** YOUR OBJECTIVE **
Print each line of the listing once more, precisely as given.

** DATA **
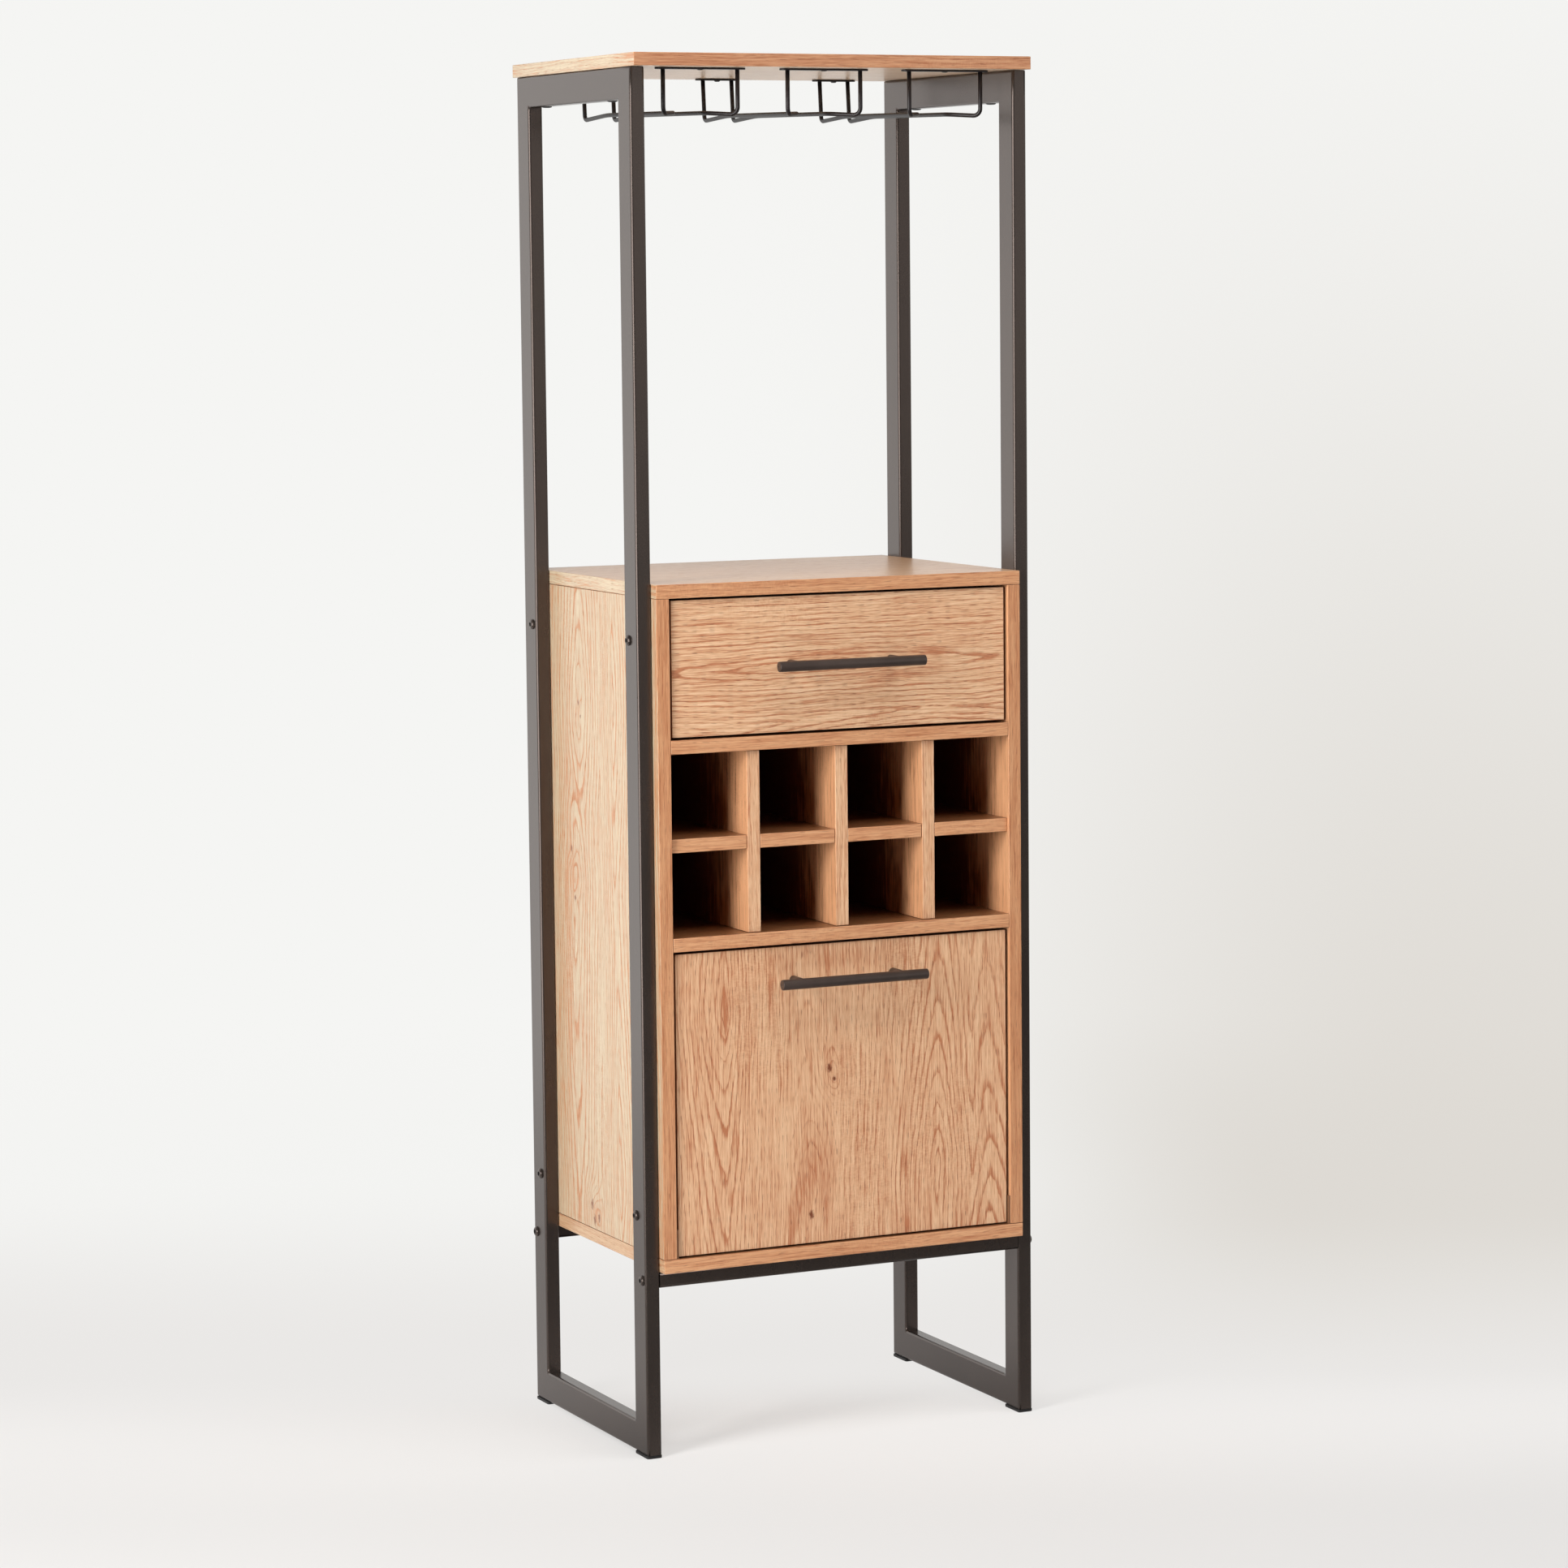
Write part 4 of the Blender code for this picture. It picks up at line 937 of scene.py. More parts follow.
def set_down(
    name: str,
    bm: Mesh,
    finishes: Sequence[Finish],
    replaced: Sequence[str] = (),
    body: Body = Body.CABINET,
) -> None:
    """Turns a finished bmesh into a piece that rides on a body, and reports it.

    Args:
        name: The piece's name.
        bm: Its mesh, which is freed.
        finishes: Its finishes in the order of the material numbers.
        replaced: The CAD nodes it stands for.
        body: The body it rides on.
    """
    bmesh.ops.remove_doubles(bm, verts=bm.verts, dist=MERGE_DISTANCE)
    bmesh.ops.recalc_face_normals(bm, faces=bm.faces)
    mesh = bpy.data.meshes.new(name)
    bm.to_mesh(mesh)
    bm.free()
    for finish in finishes:
        mesh.materials.append(finish.material())
    piece = bpy.data.objects.new(name, mesh)
    bpy.context.scene.collection.objects.link(piece)
    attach(piece, body.value)
    if replaced:
        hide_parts(*replaced)
    LOG.info("%s rides on %s with %d faces", name, body.value, len(mesh.polygons))


@dataclass
class Board:
    """One oak-effect board with banded edges: a plain box, or an outline with notches."""

    name: str
    node: str
    finishes: tuple[Oak, Oak, Oak]
    inner: Oak | None = None
    inner_side: tuple[Axis, int] = (Axis.Z, -1)
    body: Body = Body.CABINET
    outline: Callable[[Vector, Vector], Mesh] = block

    def build(self) -> None:
        """Models the board and puts a finish on each face by the axis that it looks along."""
        bm = self.outline(*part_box(self.node))
        soften(bm, sharp_edges(bm), BOARD_ARRIS, BOARD_ARRIS_STEPS)
        bm.normal_update()
        finishes = list(self.finishes)
        inner_axis, inner_sign = self.inner_side
        if self.inner is not None:
            finishes.append(self.inner)
        for face in bm.faces:
            axis = max(Axis, key=lambda candidate: abs(face.normal[candidate.value]))
            face.material_index = axis.value
            if self.inner is not None and axis is inner_axis and face.normal[axis.value] * inner_sign > 0:
                face.material_index = len(self.finishes)
        set_down(self.name, bm, finishes, [self.node], self.body)


def cut_outline(points: Sequence[Span], axis: Axis, span: Span) -> Mesh:
    """Cuts a flat outline out of a board.

    Args:
        points: The outline's corners on the two axes other than axis, in order.
        axis: The axis that the thickness runs along.
        span: The board's limits on that axis.

    Returns:
        The solid outline.
    """
    bm = bmesh.new()
    spots = []
    for point in points:
        place = list(point)
        place.insert(axis.value, span[0])
        spots.append(bm.verts.new(place))
    raise_faces(bm, [bm.faces.new(spots)], along(axis, span[1] - span[0]))
    bmesh.ops.recalc_face_normals(bm, faces=bm.faces)
    return bm


@dataclass
class SideFrame:
    """One side frame: two posts and two rails welded into one ring of flat steel tube."""

    side: Side
    corner: float = TUBE_CORNER
    trim: float = 1.5

    def build(self) -> None:
        """Models the welded ring, with cuts that keep the shading of its inner corners to themselves."""
        side = self.side.name.lower()
        nodes = [f"{side}_front_post", f"{side}_rear_post", f"{side}_top_rail", f"{side}_bottom_rail"]
        low, high = reach_of(*nodes)
        front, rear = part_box(nodes[0])[1].y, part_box(nodes[1])[0].y
        head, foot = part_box(nodes[2])[0].z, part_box(nodes[3])[1].z
        bm = self.plate(low.x, (low.y, front, rear, high.y), (low.z, foot, head, high.z))
        raise_faces(bm, bm.faces, along(Axis.X, high.x - low.x))
        bmesh.ops.recalc_face_normals(bm, faces=bm.faces)
        soften(bm, sharp_edges(bm, but_along=Axis.X), self.corner, TUBE_CORNER_STEPS)
        for axis, place in ((Axis.Y, front), (Axis.Y, rear), (Axis.Z, foot), (Axis.Z, head)):
            inward = math.copysign(self.corner * self.trim, (low + high)[axis.value] / 2 - place)
            geometry = [*bm.verts, *bm.edges, *bm.faces]
            spot, normal = along(axis, place + inward), along(axis, 1.0)
            bmesh.ops.bisect_plane(bm, geom=geometry, plane_co=spot, plane_no=normal)
        set_down(f"{side}_side_frame", bm, [CHARCOAL_COAT], nodes)

    @staticmethod
    def plate(x: float, columns: Sequence[float], rows: Sequence[float]) -> Mesh:
        """Lays a flat ring out as a grid of three by three faces without the middle one.

        Args:
            x: Where it stands.
            columns: Its four places along Y.
            rows: Its four places along Z.

        Returns:
            The ring.
        """
        bm = bmesh.new()
        half = RING_CELLS / 2
        bmesh.ops.create_grid(bm, x_segments=RING_CELLS, y_segments=RING_CELLS, size=half)
        hole = min(bm.faces, key=lambda face: face.calc_center_median().length)
        bmesh.ops.delete(bm, geom=[hole], context="FACES_ONLY")
        for vert in bm.verts:
            vert.co = (x, columns[round(vert.co.x + half)], rows[round(vert.co.y + half)])
        return bm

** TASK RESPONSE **
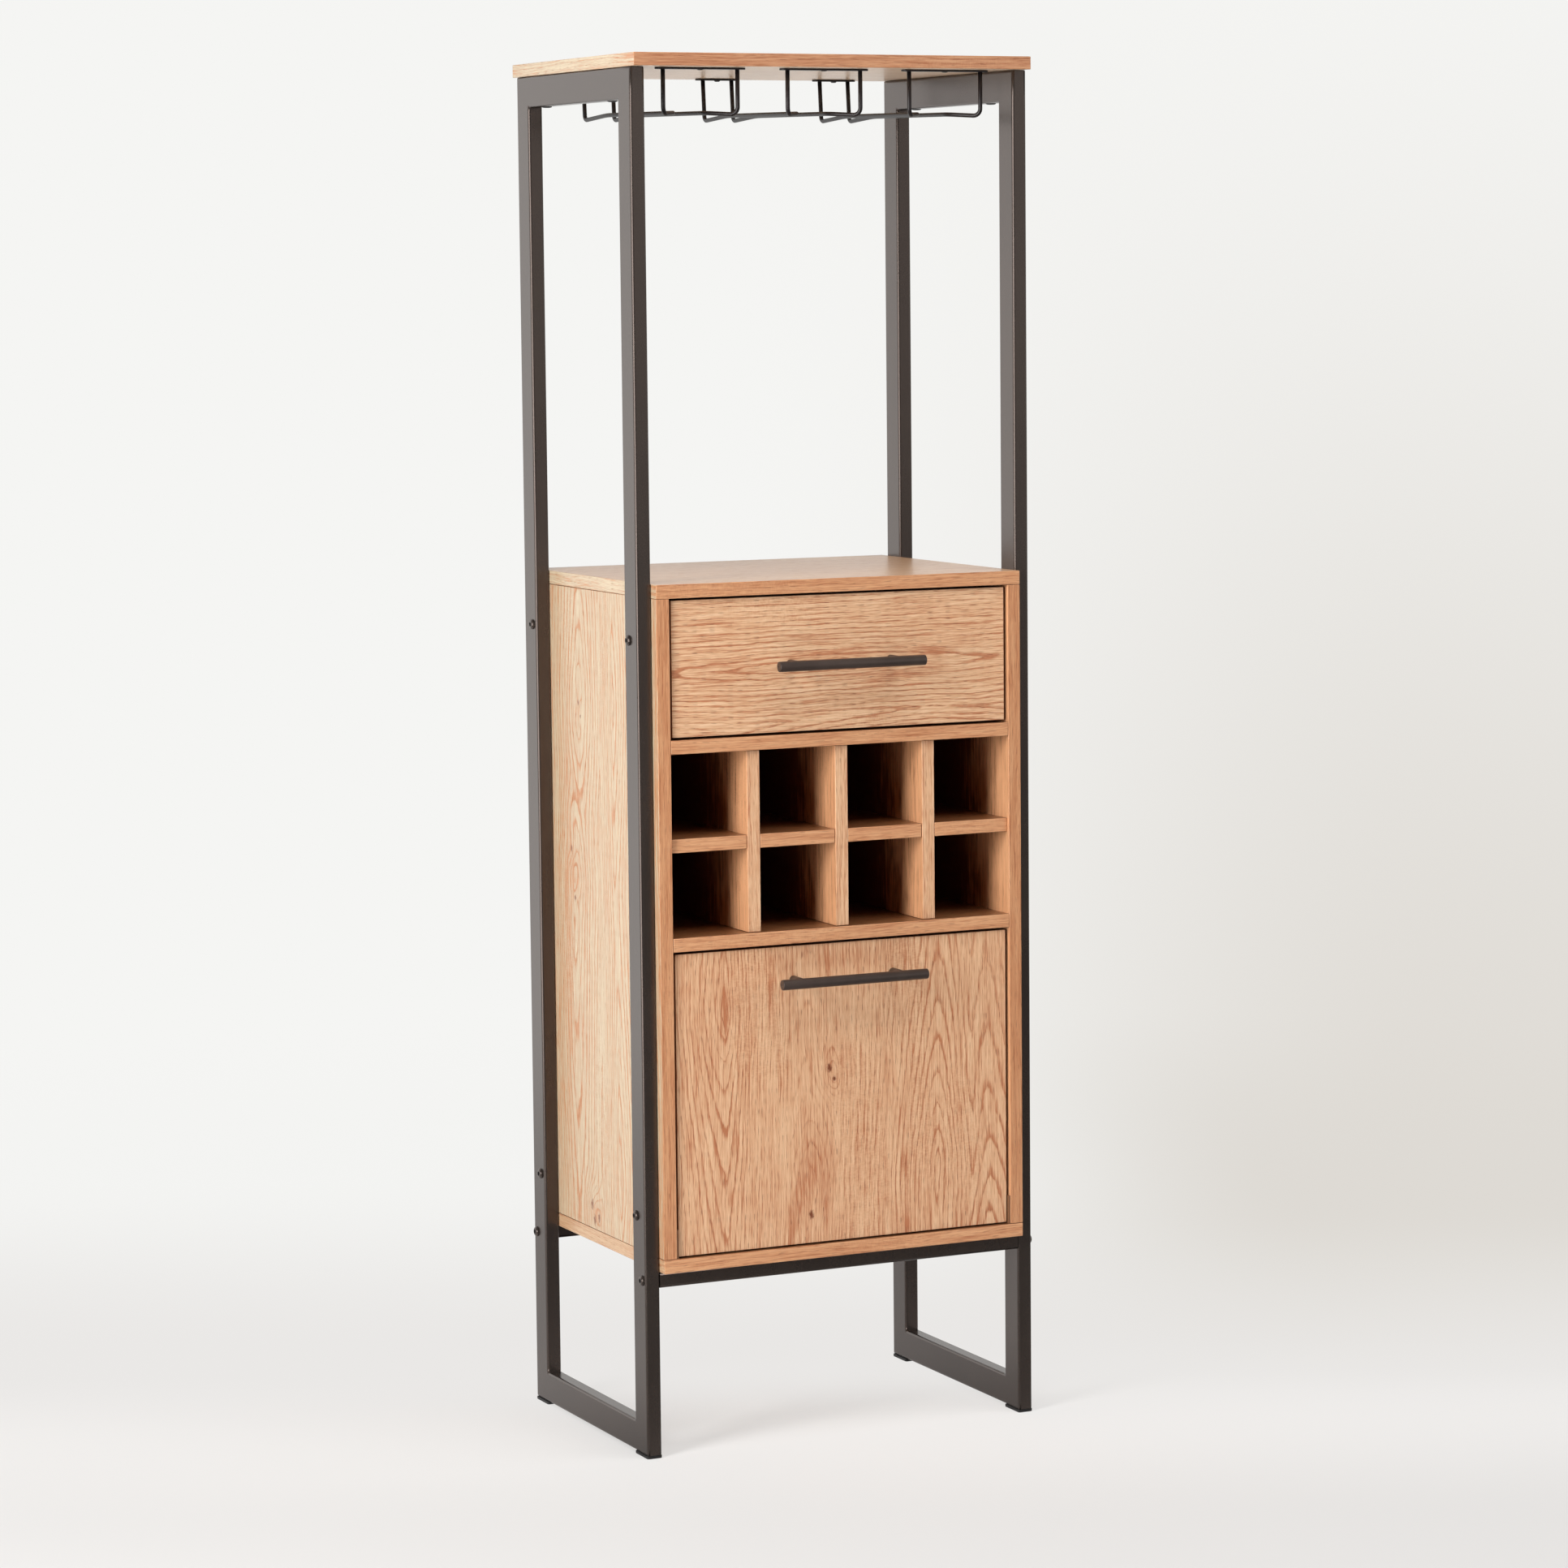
Write part 4 of the Blender code for this picture. It picks up at line 937 of scene.py. More parts follow.
def set_down(
    name: str,
    bm: Mesh,
    finishes: Sequence[Finish],
    replaced: Sequence[str] = (),
    body: Body = Body.CABINET,
) -> None:
    """Turns a finished bmesh into a piece that rides on a body, and reports it.

    Args:
        name: The piece's name.
        bm: Its mesh, which is freed.
        finishes: Its finishes in the order of the material numbers.
        replaced: The CAD nodes it stands for.
        body: The body it rides on.
    """
    bmesh.ops.remove_doubles(bm, verts=bm.verts, dist=MERGE_DISTANCE)
    bmesh.ops.recalc_face_normals(bm, faces=bm.faces)
    mesh = bpy.data.meshes.new(name)
    bm.to_mesh(mesh)
    bm.free()
    for finish in finishes:
        mesh.materials.append(finish.material())
    piece = bpy.data.objects.new(name, mesh)
    bpy.context.scene.collection.objects.link(piece)
    attach(piece, body.value)
    if replaced:
        hide_parts(*replaced)
    LOG.info("%s rides on %s with %d faces", name, body.value, len(mesh.polygons))


@dataclass
class Board:
    """One oak-effect board with banded edges: a plain box, or an outline with notches."""

    name: str
    node: str
    finishes: tuple[Oak, Oak, Oak]
    inner: Oak | None = None
    inner_side: tuple[Axis, int] = (Axis.Z, -1)
    body: Body = Body.CABINET
    outline: Callable[[Vector, Vector], Mesh] = block

    def build(self) -> None:
        """Models the board and puts a finish on each face by the axis that it looks along."""
        bm = self.outline(*part_box(self.node))
        soften(bm, sharp_edges(bm), BOARD_ARRIS, BOARD_ARRIS_STEPS)
        bm.normal_update()
        finishes = list(self.finishes)
        inner_axis, inner_sign = self.inner_side
        if self.inner is not None:
            finishes.append(self.inner)
        for face in bm.faces:
            axis = max(Axis, key=lambda candidate: abs(face.normal[candidate.value]))
            face.material_index = axis.value
            if self.inner is not None and axis is inner_axis and face.normal[axis.value] * inner_sign > 0:
                face.material_index = len(self.finishes)
        set_down(self.name, bm, finishes, [self.node], self.body)


def cut_outline(points: Sequence[Span], axis: Axis, span: Span) -> Mesh:
    """Cuts a flat outline out of a board.

    Args:
        points: The outline's corners on the two axes other than axis, in order.
        axis: The axis that the thickness runs along.
        span: The board's limits on that axis.

    Returns:
        The solid outline.
    """
    bm = bmesh.new()
    spots = []
    for point in points:
        place = list(point)
        place.insert(axis.value, span[0])
        spots.append(bm.verts.new(place))
    raise_faces(bm, [bm.faces.new(spots)], along(axis, span[1] - span[0]))
    bmesh.ops.recalc_face_normals(bm, faces=bm.faces)
    return bm


@dataclass
class SideFrame:
    """One side frame: two posts and two rails welded into one ring of flat steel tube."""

    side: Side
    corner: float = TUBE_CORNER
    trim: float = 1.5

    def build(self) -> None:
        """Models the welded ring, with cuts that keep the shading of its inner corners to themselves."""
        side = self.side.name.lower()
        nodes = [f"{side}_front_post", f"{side}_rear_post", f"{side}_top_rail", f"{side}_bottom_rail"]
        low, high = reach_of(*nodes)
        front, rear = part_box(nodes[0])[1].y, part_box(nodes[1])[0].y
        head, foot = part_box(nodes[2])[0].z, part_box(nodes[3])[1].z
        bm = self.plate(low.x, (low.y, front, rear, high.y), (low.z, foot, head, high.z))
        raise_faces(bm, bm.faces, along(Axis.X, high.x - low.x))
        bmesh.ops.recalc_face_normals(bm, faces=bm.faces)
        soften(bm, sharp_edges(bm, but_along=Axis.X), self.corner, TUBE_CORNER_STEPS)
        for axis, place in ((Axis.Y, front), (Axis.Y, rear), (Axis.Z, foot), (Axis.Z, head)):
            inward = math.copysign(self.corner * self.trim, (low + high)[axis.value] / 2 - place)
            geometry = [*bm.verts, *bm.edges, *bm.faces]
            spot, normal = along(axis, place + inward), along(axis, 1.0)
            bmesh.ops.bisect_plane(bm, geom=geometry, plane_co=spot, plane_no=normal)
        set_down(f"{side}_side_frame", bm, [CHARCOAL_COAT], nodes)

    @staticmethod
    def plate(x: float, columns: Sequence[float], rows: Sequence[float]) -> Mesh:
        """Lays a flat ring out as a grid of three by three faces without the middle one.

        Args:
            x: Where it stands.
            columns: Its four places along Y.
            rows: Its four places along Z.

        Returns:
            The ring.
        """
        bm = bmesh.new()
        half = RING_CELLS / 2
        bmesh.ops.create_grid(bm, x_segments=RING_CELLS, y_segments=RING_CELLS, size=half)
        hole = min(bm.faces, key=lambda face: face.calc_center_median().length)
        bmesh.ops.delete(bm, geom=[hole], context="FACES_ONLY")
        for vert in bm.verts:
            vert.co = (x, columns[round(vert.co.x + half)], rows[round(vert.co.y + half)])
        return bm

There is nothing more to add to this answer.